EXERCISE AIM → Take the data below and repeat it exactly.

DATA →
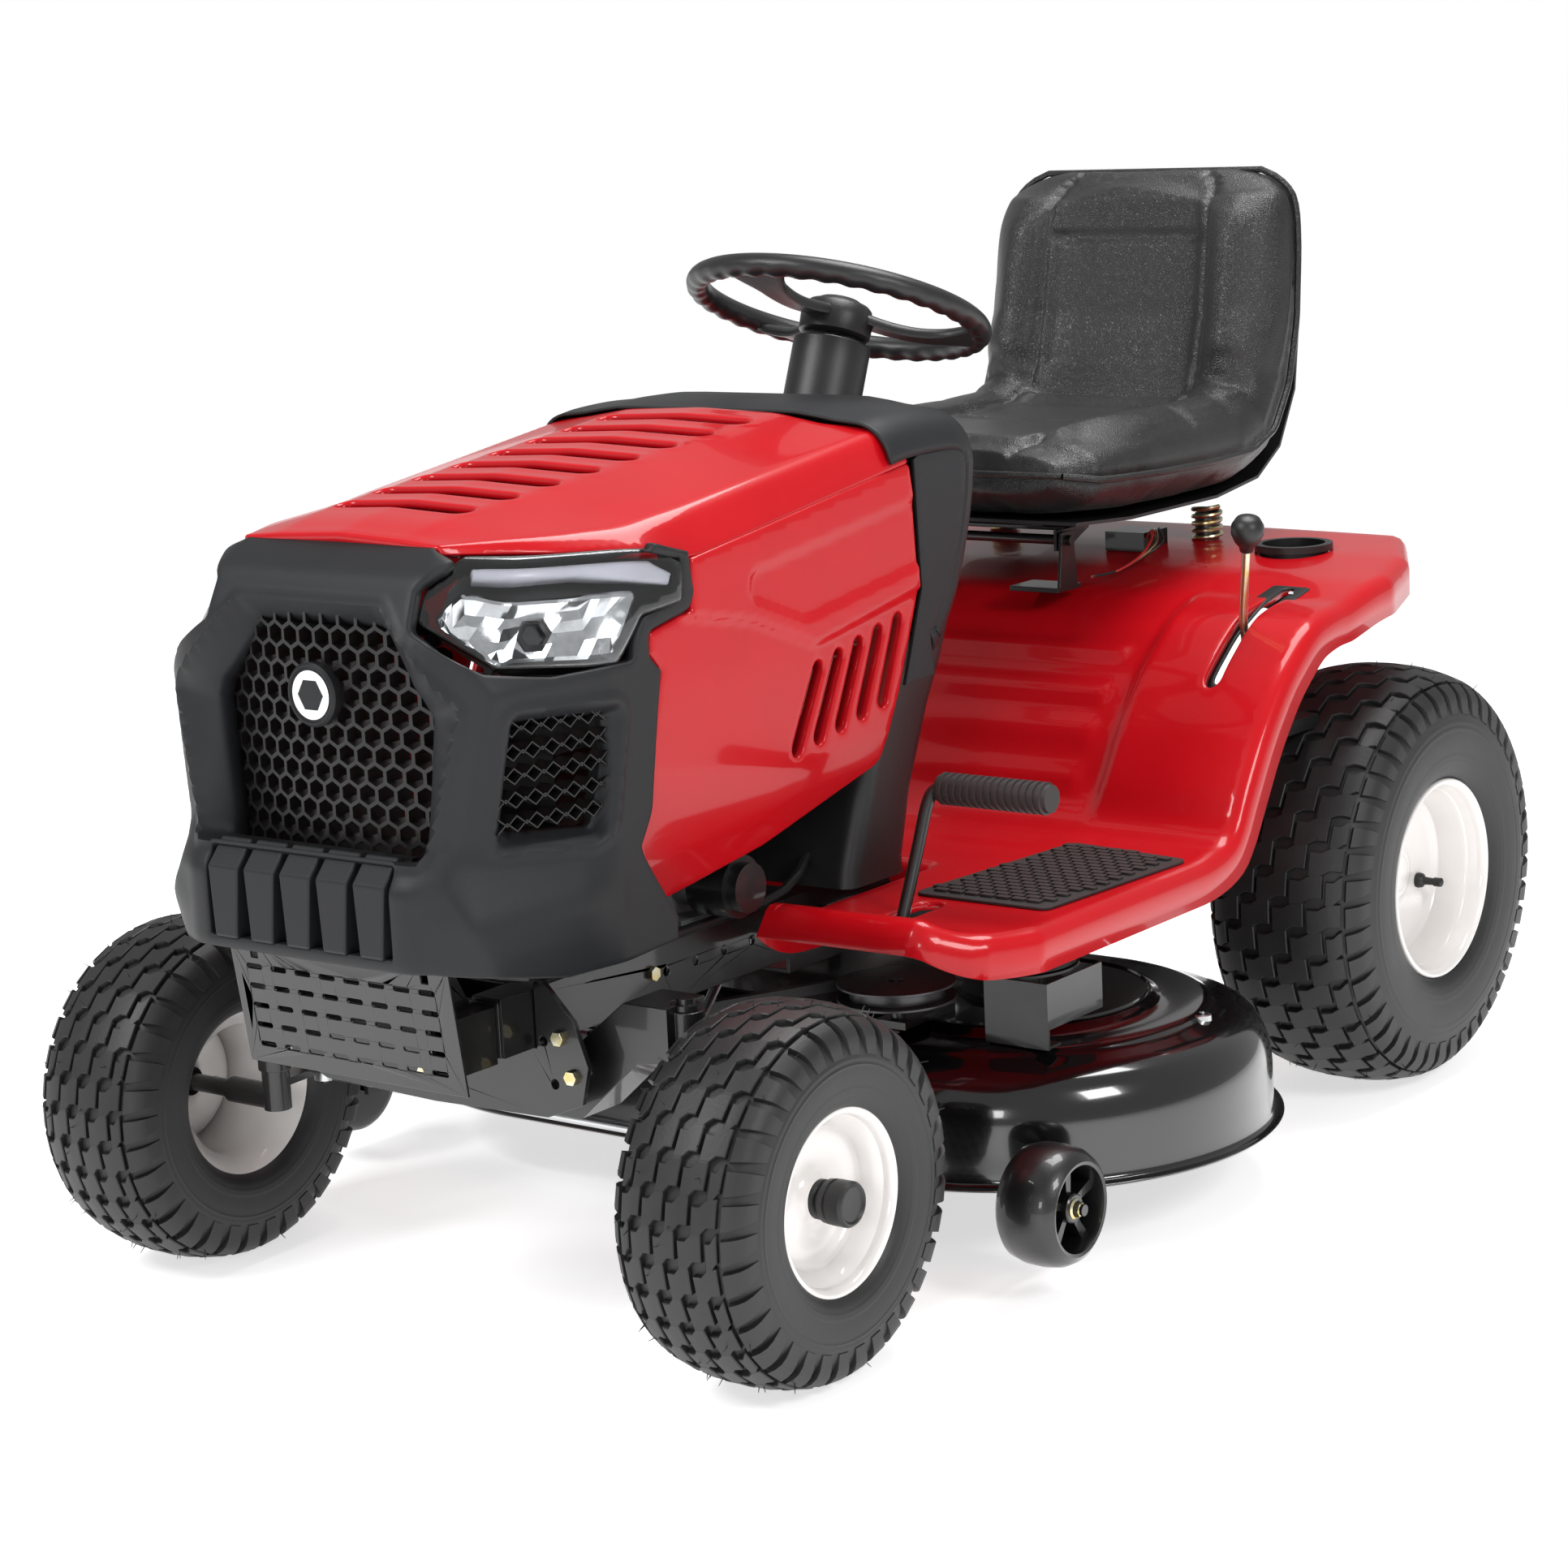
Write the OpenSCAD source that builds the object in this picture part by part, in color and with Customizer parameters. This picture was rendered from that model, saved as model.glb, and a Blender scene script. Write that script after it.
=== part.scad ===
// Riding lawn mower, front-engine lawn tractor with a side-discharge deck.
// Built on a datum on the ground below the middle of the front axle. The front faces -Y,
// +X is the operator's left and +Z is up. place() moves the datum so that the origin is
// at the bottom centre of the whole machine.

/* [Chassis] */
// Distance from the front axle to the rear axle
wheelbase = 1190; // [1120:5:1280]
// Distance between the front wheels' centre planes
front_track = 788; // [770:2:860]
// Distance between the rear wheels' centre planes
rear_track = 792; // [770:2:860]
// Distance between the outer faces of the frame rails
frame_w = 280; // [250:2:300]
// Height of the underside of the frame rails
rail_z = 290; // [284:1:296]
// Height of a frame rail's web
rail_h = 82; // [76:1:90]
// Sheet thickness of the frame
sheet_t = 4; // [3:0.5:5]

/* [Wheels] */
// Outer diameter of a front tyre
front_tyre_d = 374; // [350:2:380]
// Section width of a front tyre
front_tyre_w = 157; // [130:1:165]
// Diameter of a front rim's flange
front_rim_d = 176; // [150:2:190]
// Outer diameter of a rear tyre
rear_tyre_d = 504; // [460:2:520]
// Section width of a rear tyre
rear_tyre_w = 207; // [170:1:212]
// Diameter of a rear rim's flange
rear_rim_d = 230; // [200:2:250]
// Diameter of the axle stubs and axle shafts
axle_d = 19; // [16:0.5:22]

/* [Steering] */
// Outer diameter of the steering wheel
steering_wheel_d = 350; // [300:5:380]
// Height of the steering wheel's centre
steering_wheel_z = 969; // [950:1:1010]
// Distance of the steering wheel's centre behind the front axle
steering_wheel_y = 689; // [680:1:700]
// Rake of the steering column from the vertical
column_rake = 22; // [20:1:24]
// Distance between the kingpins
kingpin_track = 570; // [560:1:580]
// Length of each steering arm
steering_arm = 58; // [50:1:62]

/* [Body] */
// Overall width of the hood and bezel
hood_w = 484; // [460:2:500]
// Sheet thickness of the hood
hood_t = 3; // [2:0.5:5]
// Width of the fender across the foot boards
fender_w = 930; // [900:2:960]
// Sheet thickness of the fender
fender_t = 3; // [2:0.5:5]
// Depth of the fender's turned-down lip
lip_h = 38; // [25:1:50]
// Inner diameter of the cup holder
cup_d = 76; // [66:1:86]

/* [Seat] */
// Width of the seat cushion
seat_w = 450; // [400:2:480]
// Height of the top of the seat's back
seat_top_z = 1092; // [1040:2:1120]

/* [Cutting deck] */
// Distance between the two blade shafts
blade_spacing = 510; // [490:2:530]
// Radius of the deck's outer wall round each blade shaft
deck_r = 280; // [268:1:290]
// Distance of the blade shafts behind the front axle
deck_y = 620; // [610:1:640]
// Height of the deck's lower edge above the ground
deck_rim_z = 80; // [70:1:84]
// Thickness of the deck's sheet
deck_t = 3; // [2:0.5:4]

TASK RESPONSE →
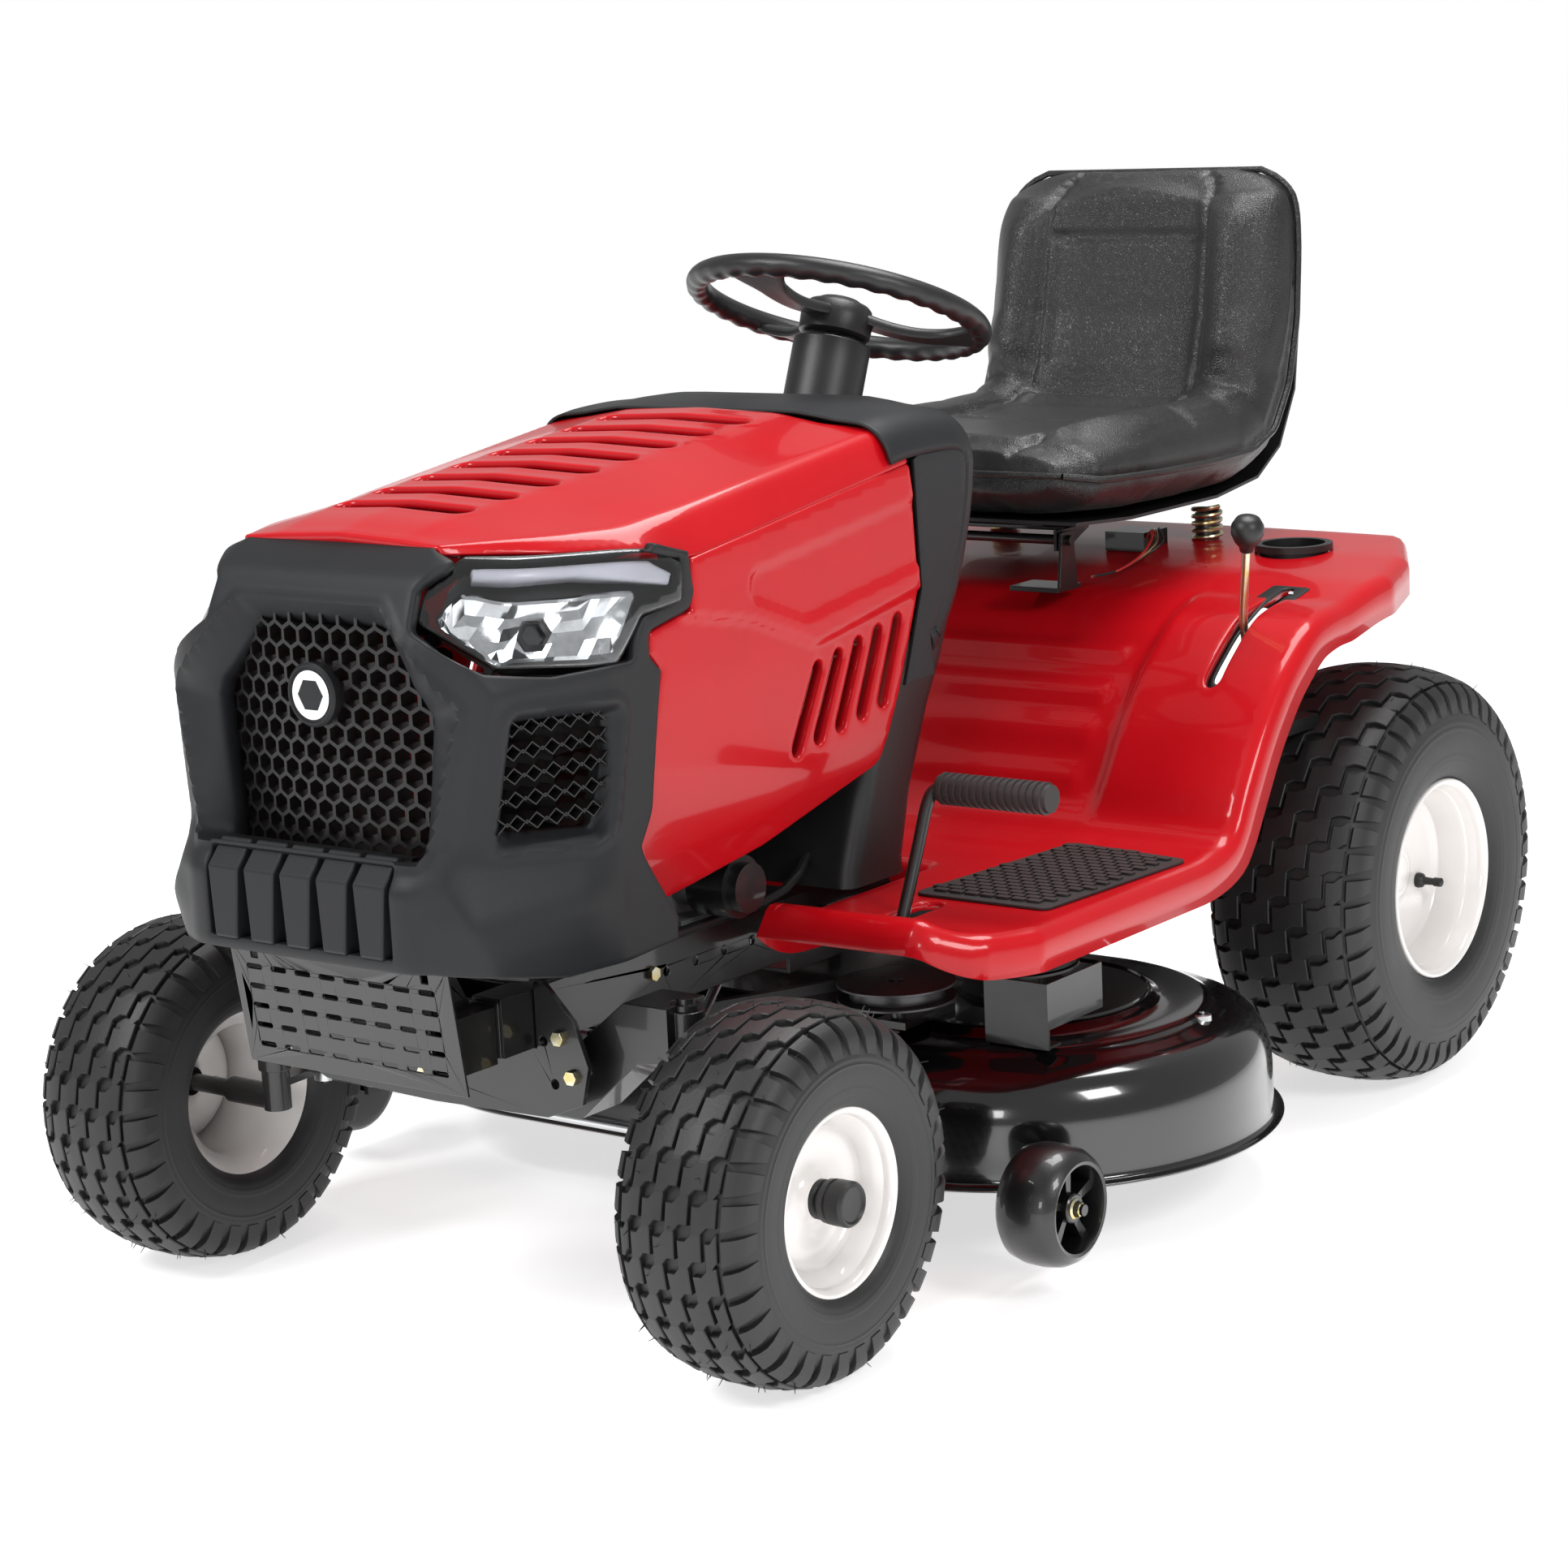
Write the OpenSCAD source that builds the object in this picture part by part, in color and with Customizer parameters. This picture was rendered from that model, saved as model.glb, and a Blender scene script. Write that script after it.
=== part.scad ===
// Riding lawn mower, front-engine lawn tractor with a side-discharge deck.
// Built on a datum on the ground below the middle of the front axle. The front faces -Y,
// +X is the operator's left and +Z is up. place() moves the datum so that the origin is
// at the bottom centre of the whole machine.

/* [Chassis] */
// Distance from the front axle to the rear axle
wheelbase = 1190; // [1120:5:1280]
// Distance between the front wheels' centre planes
front_track = 788; // [770:2:860]
// Distance between the rear wheels' centre planes
rear_track = 792; // [770:2:860]
// Distance between the outer faces of the frame rails
frame_w = 280; // [250:2:300]
// Height of the underside of the frame rails
rail_z = 290; // [284:1:296]
// Height of a frame rail's web
rail_h = 82; // [76:1:90]
// Sheet thickness of the frame
sheet_t = 4; // [3:0.5:5]

/* [Wheels] */
// Outer diameter of a front tyre
front_tyre_d = 374; // [350:2:380]
// Section width of a front tyre
front_tyre_w = 157; // [130:1:165]
// Diameter of a front rim's flange
front_rim_d = 176; // [150:2:190]
// Outer diameter of a rear tyre
rear_tyre_d = 504; // [460:2:520]
// Section width of a rear tyre
rear_tyre_w = 207; // [170:1:212]
// Diameter of a rear rim's flange
rear_rim_d = 230; // [200:2:250]
// Diameter of the axle stubs and axle shafts
axle_d = 19; // [16:0.5:22]

/* [Steering] */
// Outer diameter of the steering wheel
steering_wheel_d = 350; // [300:5:380]
// Height of the steering wheel's centre
steering_wheel_z = 969; // [950:1:1010]
// Distance of the steering wheel's centre behind the front axle
steering_wheel_y = 689; // [680:1:700]
// Rake of the steering column from the vertical
column_rake = 22; // [20:1:24]
// Distance between the kingpins
kingpin_track = 570; // [560:1:580]
// Length of each steering arm
steering_arm = 58; // [50:1:62]

/* [Body] */
// Overall width of the hood and bezel
hood_w = 484; // [460:2:500]
// Sheet thickness of the hood
hood_t = 3; // [2:0.5:5]
// Width of the fender across the foot boards
fender_w = 930; // [900:2:960]
// Sheet thickness of the fender
fender_t = 3; // [2:0.5:5]
// Depth of the fender's turned-down lip
lip_h = 38; // [25:1:50]
// Inner diameter of the cup holder
cup_d = 76; // [66:1:86]

/* [Seat] */
// Width of the seat cushion
seat_w = 450; // [400:2:480]
// Height of the top of the seat's back
seat_top_z = 1092; // [1040:2:1120]

/* [Cutting deck] */
// Distance between the two blade shafts
blade_spacing = 510; // [490:2:530]
// Radius of the deck's outer wall round each blade shaft
deck_r = 280; // [268:1:290]
// Distance of the blade shafts behind the front axle
deck_y = 620; // [610:1:640]
// Height of the deck's lower edge above the ground
deck_rim_z = 80; // [70:1:84]
// Thickness of the deck's sheet
deck_t = 3; // [2:0.5:4]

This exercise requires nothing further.